Il est nécessaire de différencier les exigences pour les différentes banques et les différents modèles d’affaires
L’utilité d’un ratio de fonds propres plus élevé doit être considérée dans le contexte des coûts qui en résultent. Si les exigences en matière de fonds propres devaient être renforcées, il faudrait procéder à une nette différenciation en raison de la situation très différente des banques en matière de risques. Il faut ainsi distinguer les banques actives au niveau mondial et en réseau, d’une part, et les banques actives principalement en Suisse, d’autre part. Pour les banques actives principalement en Suisse, la situation de risque est minimale en raison d’un réseau international.
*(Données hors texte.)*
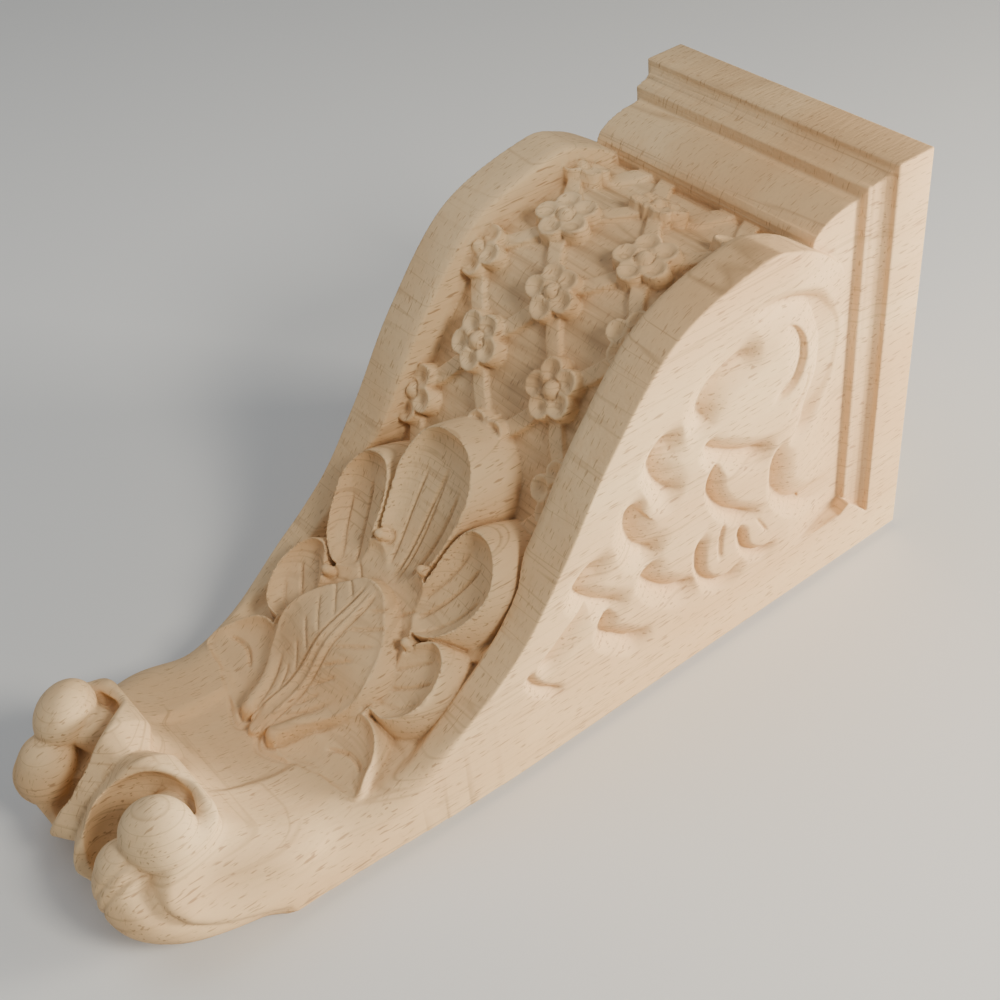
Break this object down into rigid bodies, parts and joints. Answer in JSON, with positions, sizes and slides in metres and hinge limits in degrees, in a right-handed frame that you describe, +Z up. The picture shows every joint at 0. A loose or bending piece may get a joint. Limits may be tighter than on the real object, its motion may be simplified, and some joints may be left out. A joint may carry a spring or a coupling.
{
  "type": "carved corbel",
  "caption": "Hand-carved beech corbel with a moulded cap, a sunk panel of flowers on a ribbon lattice, a palm leaf and paired scrolls at the foot, built into a wall to carry a shelf or mantel.",
  "frame": {"origin": "middle of the flat back face, where the corbel meets the wall", "axes": "+X across the width, +Y out of the back into the wall, the carved front faces -Y, +Z up along the height"},
  "size_m": [0.14, 0.19, 0.386],
  "materials": {
    "beech": "matte"
  },
  "bodies": {
    "root": {"corbel": "beech"}
  },
  "joints": []
}
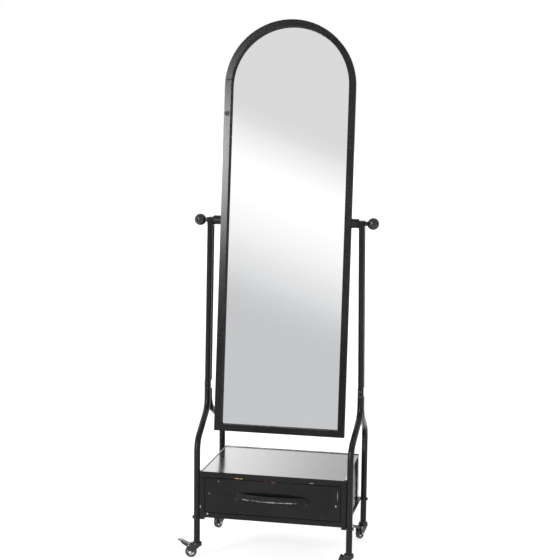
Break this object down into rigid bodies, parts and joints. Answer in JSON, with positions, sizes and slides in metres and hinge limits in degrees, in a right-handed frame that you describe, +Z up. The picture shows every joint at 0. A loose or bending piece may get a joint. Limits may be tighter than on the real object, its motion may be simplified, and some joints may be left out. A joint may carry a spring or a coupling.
{
  "type": "cheval floor mirror",
  "caption": "Tall arched cheval mirror tilting between twin-tube iron posts with ball knobs, on a wheeled base with a shallow drawer cabinet.",
  "frame": {"origin": "on the floor, in the middle of the four legs", "axes": "+Z up, the mirror's glass and the drawer face -Y, +X to the right of someone looking along +Y"},
  "size_m": [0.6336, 0.3838, 1.7822],
  "materials": {
    "black_iron": "black lacquer over iron tube, semi-gloss, worn to bare metal on a few edges",
    "cabinet_sheet": "black lacquered sheet with a brownish cast, glossy top, light scuffs",
    "handle_iron": "black, lower edge worn bright",
    "fastener_black": "blackened steel, semi-gloss",
    "bright_steel": "zinc-plated steel",
    "mirror_glass": "silvered glass",
    "back_board": "hardboard painted black",
    "washer_fibre": "black fibre washer",
    "black_plastic": "moulded plastic plug",
    "caster_housing": "black-coated pressed steel",
    "wheel_hub": "grey moulded plastic",
    "wheel_tyre": "dark rubber, satin",
    "pedal_steel": "plated pressed steel"
  },
  "bodies": {
    "stand": {"left_front_post_tube": "black_iron", "left_rear_post_tube": "black_iron", "right_front_post_tube": "black_iron", "right_rear_post_tube": "black_iron", "left_pivot_head": "black_iron", "right_pivot_head": "black_iron", "left_post_coupler": "black_iron", "right_post_coupler": "black_iron", "coupler_bolts": "fastener_black", "coupler_cap_nuts": "fastener_black", "left_front_leg": "black_iron", "left_rear_leg": "black_iron", "right_front_leg": "black_iron", "right_rear_leg": "black_iron", "cabinet_top": "cabinet_sheet", "cabinet_left_side": "cabinet_sheet", "cabinet_right_side": "cabinet_sheet", "cabinet_back_panel": "cabinet_sheet", "cabinet_bottom": "cabinet_sheet", "cabinet_front_frame": "cabinet_sheet", "left_side_rail": "black_iron", "right_side_rail": "black_iron", "leg_bolts": "fastener_black", "drawer_guides": "bright_steel", "caster_sockets": "black_plastic", "friction_washers": "washer_fibre"},
    "mirror": {"mirror_frame": "black_iron", "mirror_glass": "mirror_glass", "mirror_back_board": "back_board", "back_board_screws": "bright_steel", "left_pivot_boss": "black_iron", "right_pivot_boss": "black_iron"},
    "left_knob": {"left_knob": "black_iron", "left_knob_stud": "bright_steel"},
    "right_knob": {"right_knob": "black_iron", "right_knob_stud": "bright_steel"},
    "drawer": {"drawer_front": "cabinet_sheet", "drawer_tray": "cabinet_sheet", "drawer_handle": "handle_iron", "handle_rivets": "fastener_black", "drawer_runners": "bright_steel"},
    "front_left_swivel": {"front_left_fork": "caster_housing", "front_left_pins": "bright_steel"},
    "front_left_wheel": {"front_left_hub": "wheel_hub", "front_left_tyre": "wheel_tyre"},
    "front_left_brake": {"front_left_brake_pedal": "pedal_steel"},
    "front_right_swivel": {"front_right_fork": "caster_housing", "front_right_axle": "bright_steel"},
    "front_right_wheel": {"front_right_hub": "wheel_hub", "front_right_tyre": "wheel_tyre"},
    "rear_left_swivel": {"rear_left_fork": "caster_housing", "rear_left_axle": "bright_steel"},
    "rear_left_wheel": {"rear_left_hub": "wheel_hub", "rear_left_tyre": "wheel_tyre"},
    "rear_right_swivel": {"rear_right_fork": "caster_housing", "rear_right_pins": "bright_steel"},
    "rear_right_wheel": {"rear_right_hub": "wheel_hub", "rear_right_tyre": "wheel_tyre"},
    "rear_right_brake": {"rear_right_brake_pedal": "pedal_steel"}
  },
  "joints": [
    {"name": "mirror_tilt", "type": "hinge", "parent": "stand", "child": "mirror", "pos_m": [0, 0, 1.117], "axis": [1, 0, 0], "continuous": true},
    {"name": "left_knob_turn", "type": "hinge", "parent": "stand", "child": "left_knob", "pos_m": [-0.29, 0, 1.117], "axis": [-1, 0, 0], "continuous": true},
    {"name": "right_knob_turn", "type": "hinge", "parent": "stand", "child": "right_knob", "pos_m": [0.29, 0, 1.117], "axis": [1, 0, 0], "continuous": true},
    {"name": "drawer_slide", "type": "slide", "parent": "stand", "child": "drawer", "axis": [0, -1, 0], "range_m": [0, 0.22]},
    {"name": "front_left_swivel_turn", "type": "hinge", "parent": "stand", "child": "front_left_swivel", "pos_m": [-0.256, -0.168, 0.05], "axis": [0, 0, 1], "continuous": true},
    {"name": "front_left_wheel_roll", "type": "hinge", "parent": "front_left_swivel", "child": "front_left_wheel", "pos_m": [-0.276, -0.168, 0.019], "axis": [0, -1, 0], "continuous": true},
    {"name": "front_left_brake_press", "type": "hinge", "parent": "front_left_swivel", "child": "front_left_brake", "pos_m": [-0.282, -0.168, 0.042], "axis": [0, -1, 0], "range_deg": [0, 15]},
    {"name": "front_right_swivel_turn", "type": "hinge", "parent": "stand", "child": "front_right_swivel", "pos_m": [0.256, -0.168, 0.05], "axis": [0, 0, 1], "continuous": true},
    {"name": "front_right_wheel_roll", "type": "hinge", "parent": "front_right_swivel", "child": "front_right_wheel", "pos_m": [0.236, -0.168, 0.019], "axis": [0, -1, 0], "continuous": true},
    {"name": "rear_left_swivel_turn", "type": "hinge", "parent": "stand", "child": "rear_left_swivel", "pos_m": [-0.256, 0.168, 0.05], "axis": [0, 0, 1], "continuous": true},
    {"name": "rear_left_wheel_roll", "type": "hinge", "parent": "rear_left_swivel", "child": "rear_left_wheel", "pos_m": [-0.26414, 0.14973, 0.019], "axis": [0.9135, -0.4067, 0], "continuous": true},
    {"name": "rear_right_swivel_turn", "type": "hinge", "parent": "stand", "child": "rear_right_swivel", "pos_m": [0.256, 0.168, 0.05], "axis": [0, 0, 1], "continuous": true},
    {"name": "rear_right_wheel_roll", "type": "hinge", "parent": "rear_right_swivel", "child": "rear_right_wheel", "pos_m": [0.24787, 0.14973, 0.019], "axis": [0.9135, -0.4067, 0], "continuous": true},
    {"name": "rear_right_brake_press", "type": "hinge", "parent": "rear_right_swivel", "child": "rear_right_brake", "pos_m": [0.24543, 0.14425, 0.042], "axis": [0.9135, -0.4067, 0], "range_deg": [0, 15]}
  ]
}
En conséquence, les conditions d'une éventuelle liquidation en situation de crise sont nettement moins complexes que pour les banques actives au niveau international. De plus, les exigences d’une banque doivent être définies différemment en fonction de sa taille et de son modèle d’affaires. En effet, comme le confirme le rapport d’experts « Stabilité bancaire », il n’y a aucune raison d’imposer des exigences plus élevées en matière de fonds propres aux petites banques.